Today, he argues that democratic principles, such as equality before the law, have become an obstacle to deepening Jewish control over all of the biblical Land of Israel - though he stops short of calling for dismantling Israel's democratic institutions. They are disintegrating on their own and losing legitimacy in the eyes of the public, he believes.
"We didn't come here to establish a democratic state," Katzover says. "We came here to return the Jewish people to their land."
Katzover's comments appear to reflect a growing radicalization among some right-wing religious groups, coming at a time of a rise in attacks on Palestinians by vigilante settlers and an increase in complaints by liberal Israelis that the country's right-wing parliament and government have launched an unprecedented attack on the pillars of democracy.
Katzover, 64, led the first group of settlers into the northern West Bank in the 1970s and helped establish the settlement of Elon Moreh in 1980. Like other prominent settlers, he has been a confidant and informal adviser to a string of prime ministers over the years.
"Across the country, these ideas, that democracy needs dramatic change, if not dismantling then at least dramatic change, these ideas are very widespread," he says.
The mainstream settlers' umbrella group, the Yesha Council, distanced itself from Katzover's comments, first made in a small ultra-Orthodox publication and picked up by Haaretz earlier this month.
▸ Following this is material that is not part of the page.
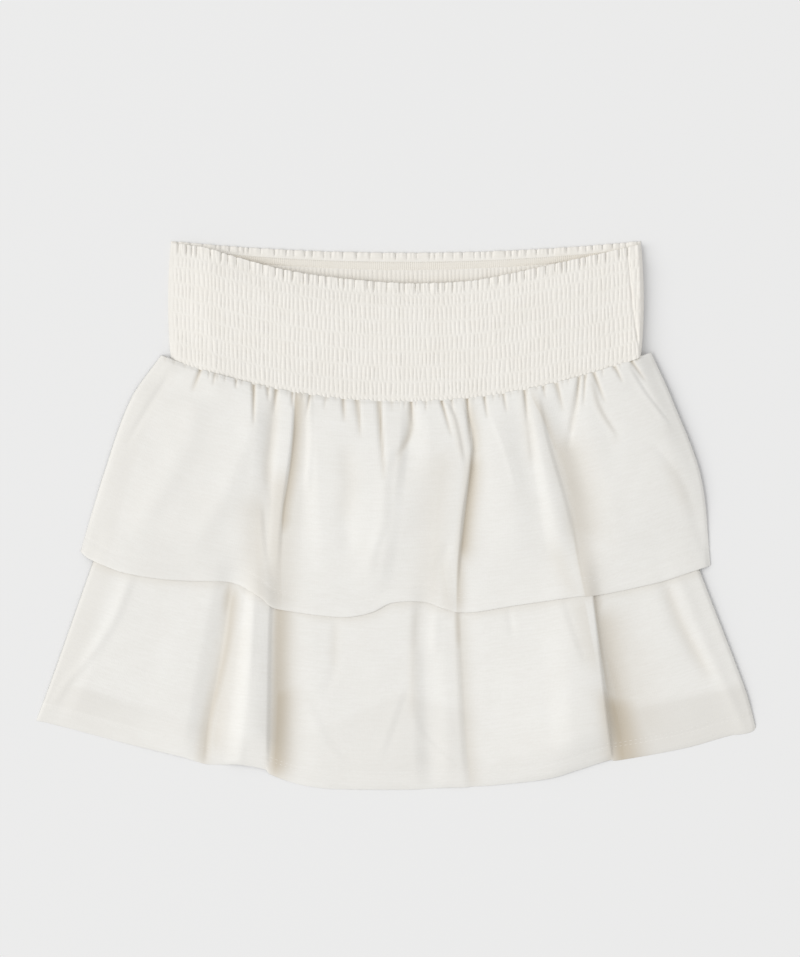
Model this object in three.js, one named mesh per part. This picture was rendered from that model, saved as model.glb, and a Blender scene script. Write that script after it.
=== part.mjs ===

The Yesha Council was firmly committed to democratic principles, said its chairman, Dani Dayan.
Yair Sheleg of the Israel Democracy Institute said the radicalization of hardline settlers accelerated after Israel's 2005 withdrawal from the Gaza Strip. Israel uprooted nearly two dozen settlements, including four in the northern West Bank, and the operation was deeply traumatic for the settler movement.
Sheleg said he was surprised by Katzover's tough tone, if not the content of his remarks. "We should be very worried," he said. "Benny Katzover was considered to be historically one of the mainstream leaders of the settler movement, and this really illustrates the way, the very far way, those mainstream settler leaders went."